Speedwoofer 12s from the back

The 12s is rear-vented and use a 500 watts RMS, 1550 watts peak, XDR series amplifier. At the back of the 12s is a panel that houses all of the knobs, switches, and connectors. The 12s have four knobs in total: one for volume, one for high pass-over, one for low pass-over, and one for phase. The knobs have a satisfying resistance and notches to them that make fine-tuning to your preferences a breeze.

In addition to the knobs, the 12s also has an auto power switch, a power switch, a detachable power cable, stereo RCA connectors, speaker-level inputs, and a USB power port.

Internally, the 12s builds on the foundation of the 10s, just on a larger scale. It utilizes a similar driver to the 10s, with a cast aluminum basket, a Kevlar-reinforced paper cone with an aluminum dust cap, a double-stacked magnet motor, and an FEA-optimized motor structure.

The 12s also boasts RSL’s signature rear-vented Compression Guide technology, which allows porting for a powerful transient response. One of the changes made to the 12s over the 10s is the dual-mirrored spiders, with the 10s only having one spider.
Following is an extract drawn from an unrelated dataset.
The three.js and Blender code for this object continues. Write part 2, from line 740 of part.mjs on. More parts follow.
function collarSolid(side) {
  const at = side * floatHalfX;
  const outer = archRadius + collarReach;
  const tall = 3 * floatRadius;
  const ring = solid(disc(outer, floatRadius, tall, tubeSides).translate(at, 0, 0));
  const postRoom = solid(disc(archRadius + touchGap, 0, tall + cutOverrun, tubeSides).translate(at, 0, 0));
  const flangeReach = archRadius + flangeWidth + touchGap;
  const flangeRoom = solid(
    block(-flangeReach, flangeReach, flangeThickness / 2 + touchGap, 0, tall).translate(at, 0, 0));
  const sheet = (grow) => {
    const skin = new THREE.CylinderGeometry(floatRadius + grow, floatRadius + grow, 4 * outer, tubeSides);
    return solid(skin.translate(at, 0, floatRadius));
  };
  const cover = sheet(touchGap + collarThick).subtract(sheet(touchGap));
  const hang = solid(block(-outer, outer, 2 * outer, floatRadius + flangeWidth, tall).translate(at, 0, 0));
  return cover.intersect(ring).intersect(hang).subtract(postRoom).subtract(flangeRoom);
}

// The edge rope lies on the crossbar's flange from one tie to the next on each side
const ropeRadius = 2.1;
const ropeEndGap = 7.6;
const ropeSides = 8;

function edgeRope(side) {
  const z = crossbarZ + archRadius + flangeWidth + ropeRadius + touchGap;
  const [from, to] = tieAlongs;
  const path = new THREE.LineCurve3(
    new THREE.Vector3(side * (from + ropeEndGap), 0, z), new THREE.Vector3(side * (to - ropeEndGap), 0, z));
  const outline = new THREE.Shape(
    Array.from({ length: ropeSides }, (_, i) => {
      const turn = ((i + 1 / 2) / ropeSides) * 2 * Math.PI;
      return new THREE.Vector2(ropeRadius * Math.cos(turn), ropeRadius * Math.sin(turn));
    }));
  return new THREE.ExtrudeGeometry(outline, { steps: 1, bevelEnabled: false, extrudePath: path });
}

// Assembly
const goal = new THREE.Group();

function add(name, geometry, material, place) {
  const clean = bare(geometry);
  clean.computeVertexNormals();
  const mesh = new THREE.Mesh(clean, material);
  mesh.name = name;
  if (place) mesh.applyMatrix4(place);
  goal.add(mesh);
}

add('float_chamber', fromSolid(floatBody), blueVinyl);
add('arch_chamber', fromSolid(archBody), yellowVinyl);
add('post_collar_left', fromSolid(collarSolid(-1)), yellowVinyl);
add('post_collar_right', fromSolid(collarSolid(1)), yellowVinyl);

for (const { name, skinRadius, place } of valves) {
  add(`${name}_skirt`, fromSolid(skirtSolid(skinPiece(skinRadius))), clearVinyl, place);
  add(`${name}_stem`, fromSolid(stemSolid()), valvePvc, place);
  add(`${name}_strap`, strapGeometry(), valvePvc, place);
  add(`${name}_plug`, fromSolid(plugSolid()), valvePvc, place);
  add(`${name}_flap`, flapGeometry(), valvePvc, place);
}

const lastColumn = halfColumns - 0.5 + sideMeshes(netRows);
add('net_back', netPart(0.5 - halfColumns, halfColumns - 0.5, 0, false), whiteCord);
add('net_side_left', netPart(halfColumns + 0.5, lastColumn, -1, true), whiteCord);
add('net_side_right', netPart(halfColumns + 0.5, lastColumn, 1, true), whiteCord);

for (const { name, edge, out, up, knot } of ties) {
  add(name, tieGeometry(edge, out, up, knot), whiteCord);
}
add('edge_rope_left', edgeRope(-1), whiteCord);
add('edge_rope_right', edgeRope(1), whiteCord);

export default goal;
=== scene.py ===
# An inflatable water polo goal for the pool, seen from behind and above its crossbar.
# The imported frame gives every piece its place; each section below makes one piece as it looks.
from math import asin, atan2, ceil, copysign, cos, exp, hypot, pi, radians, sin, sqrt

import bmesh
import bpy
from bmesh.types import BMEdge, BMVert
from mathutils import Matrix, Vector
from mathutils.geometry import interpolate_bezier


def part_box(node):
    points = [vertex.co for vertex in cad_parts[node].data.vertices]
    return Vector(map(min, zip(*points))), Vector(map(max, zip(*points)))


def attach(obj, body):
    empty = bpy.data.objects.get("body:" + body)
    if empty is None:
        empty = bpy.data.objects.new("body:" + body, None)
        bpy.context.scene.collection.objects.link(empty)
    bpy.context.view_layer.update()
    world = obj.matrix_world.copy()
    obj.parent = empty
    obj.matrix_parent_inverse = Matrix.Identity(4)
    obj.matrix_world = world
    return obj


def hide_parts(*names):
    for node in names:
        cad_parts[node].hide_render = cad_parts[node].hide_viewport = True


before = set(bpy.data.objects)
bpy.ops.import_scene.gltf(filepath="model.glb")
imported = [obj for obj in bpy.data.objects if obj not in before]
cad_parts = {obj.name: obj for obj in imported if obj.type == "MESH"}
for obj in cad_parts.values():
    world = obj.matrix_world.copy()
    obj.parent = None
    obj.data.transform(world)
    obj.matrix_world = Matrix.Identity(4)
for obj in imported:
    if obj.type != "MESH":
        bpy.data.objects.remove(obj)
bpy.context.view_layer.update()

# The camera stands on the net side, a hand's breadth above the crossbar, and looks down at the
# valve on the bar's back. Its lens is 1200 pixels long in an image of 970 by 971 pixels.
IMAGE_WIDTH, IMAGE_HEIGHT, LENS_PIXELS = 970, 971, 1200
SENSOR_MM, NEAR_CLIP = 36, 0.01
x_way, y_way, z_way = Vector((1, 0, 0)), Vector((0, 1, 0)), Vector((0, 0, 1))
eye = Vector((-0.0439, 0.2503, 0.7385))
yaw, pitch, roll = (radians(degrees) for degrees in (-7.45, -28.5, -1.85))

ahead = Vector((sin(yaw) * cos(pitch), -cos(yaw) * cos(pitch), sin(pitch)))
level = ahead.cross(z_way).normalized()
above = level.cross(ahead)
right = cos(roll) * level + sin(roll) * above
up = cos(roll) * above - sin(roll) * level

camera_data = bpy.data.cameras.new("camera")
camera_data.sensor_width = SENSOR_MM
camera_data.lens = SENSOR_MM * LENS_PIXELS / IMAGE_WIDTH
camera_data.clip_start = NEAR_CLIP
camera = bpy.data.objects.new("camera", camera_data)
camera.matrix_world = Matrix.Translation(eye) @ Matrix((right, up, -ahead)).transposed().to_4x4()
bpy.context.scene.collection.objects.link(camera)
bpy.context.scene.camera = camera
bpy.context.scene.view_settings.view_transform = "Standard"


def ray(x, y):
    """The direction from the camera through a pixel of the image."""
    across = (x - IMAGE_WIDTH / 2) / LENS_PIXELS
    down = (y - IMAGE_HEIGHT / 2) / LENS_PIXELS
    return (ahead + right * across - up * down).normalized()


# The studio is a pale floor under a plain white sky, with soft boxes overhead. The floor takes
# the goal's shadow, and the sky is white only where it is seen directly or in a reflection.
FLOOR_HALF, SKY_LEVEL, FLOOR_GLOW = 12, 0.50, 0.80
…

This is a great change, as it drastically increases stability and reduces distortion.

RSL also made improvements to the heatsink tech in the 12s, greatly increasing thermal efficiency and capacity in the subwoofer.

The Remote and DSP Modes

The remote for the 12s utilizes a simple design. It is black and short, with a textured matte finish and a few buttons. The remote allows you to easily change the volume of the subwoofer, power it on and off, and switch between the four DSP modes that come with the subwoofer.

Speedwoofer 12s Remote

For the most part, the remote seemed to be pretty responsive to action, however, it was a bit difficult to tell if the subwoofer was turned on at times.
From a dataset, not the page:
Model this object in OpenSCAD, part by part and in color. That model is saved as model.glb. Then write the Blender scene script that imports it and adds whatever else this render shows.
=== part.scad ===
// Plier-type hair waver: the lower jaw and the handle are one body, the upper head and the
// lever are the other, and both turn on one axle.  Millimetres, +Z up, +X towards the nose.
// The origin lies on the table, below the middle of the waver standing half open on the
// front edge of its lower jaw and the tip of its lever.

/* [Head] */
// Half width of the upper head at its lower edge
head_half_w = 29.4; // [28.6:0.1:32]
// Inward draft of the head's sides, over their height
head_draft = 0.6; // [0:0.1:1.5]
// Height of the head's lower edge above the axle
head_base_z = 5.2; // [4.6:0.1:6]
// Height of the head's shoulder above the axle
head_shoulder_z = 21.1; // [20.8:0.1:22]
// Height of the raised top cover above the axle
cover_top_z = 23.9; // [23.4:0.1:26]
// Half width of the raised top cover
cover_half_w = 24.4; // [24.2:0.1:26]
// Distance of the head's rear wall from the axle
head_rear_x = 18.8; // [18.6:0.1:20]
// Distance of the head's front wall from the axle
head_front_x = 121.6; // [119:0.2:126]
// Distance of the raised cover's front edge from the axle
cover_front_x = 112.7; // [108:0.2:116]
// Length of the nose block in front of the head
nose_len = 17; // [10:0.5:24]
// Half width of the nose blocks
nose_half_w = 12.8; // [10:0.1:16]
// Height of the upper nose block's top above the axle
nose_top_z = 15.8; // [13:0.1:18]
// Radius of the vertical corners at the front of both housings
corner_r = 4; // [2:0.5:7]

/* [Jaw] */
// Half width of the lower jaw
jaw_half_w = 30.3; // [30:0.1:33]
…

The four DSP modes you can swap between are Music, Movie, Reference, and Boundary. Each of these modes has its benefits. Reference is a good neutral point, as it has very little EQ processing that produces a more natural sound. Movie mode works well for higher frequencies, Music mode work uses shelving EQs, and Boundary mode helps prevent shaking the walls, which definitely can happen in the other modes.

From my testing, I like Music mode the most. It sounds very balanced while also giving the appropriate weight that the bass should give. Although this will depend heavily on your setup and preferences.

Audio Performance

In my experience, the 12s outperforms its price. This subwoofer has some serious output and depth of sound. The bass on the 12s is intricate, and incredibly impactful without sounding blown out or distorted. The 12s greatly enhances the auditory experience of both film and music alike.

For movies and TV, I tested a few options. One excellent litmus test for a good subwoofer is Dunkirk. It is a war movie, there is plenty of opportunity for a good subwoofer to show its excellent qualities. And the 12s do so in stride. 


The impact of war is captured perfectly with the 12s, feeling appropriately impactful in a way that isn’t completely overpowering to the other sounds or distracting. There is real weight to the bass being output here, and it is incredibly immersive to the experience of watching the film. 

Another movie I wanted to test was Star Wars, not only because it is incredibly popular, but again, it particularly benefits from elevating its sound design. Once again, I am happy to say the 12s succeeded in enhancing the experience of the film. Not only do the sounds of action feel incredibly impactful, but John William’s iconic score is given the spotlight it deserves. 

As far as music goes, I tested a favorite few songs. One song I tested was Okra, by Tyler the Creator. I wanted to test this song as a means of seeing the upper limits of the 12s, as the song features incredibly blown-out bass. 

Tyler, The Creator - OKRA

The song sounded great on the subwoofer. I was expecting it to sound a bit distorted and overly exaggerated, but it managed to sound as heavy as it should without sounding muddied at all. 

Another song I tested was Tainted Love by Soft Cell, which has a much more subtle bass. Again, the song sounded great and very punchy, across all of the DSP modes. Overall, the audio performance on the 12s blew me away.


From my testing, the Speedwoofer 12s subwoofer makes an incredibly compelling case. Sitting at $800, the 12s features very competitive pricing for its stellar performance, elevating it as a strong contender against other even more expensive subwoofers.

Overall, the RSL Speedwoofer 12s has made its mark in the world of subwoofers with excellent performance, build quality, design, and an unbeatable price point. If you are looking to upgrade your subwoofer or even get started with a new one altogether, I think the 12s is a great choice with few downsides, making it well-deserving of the Editor's Choice.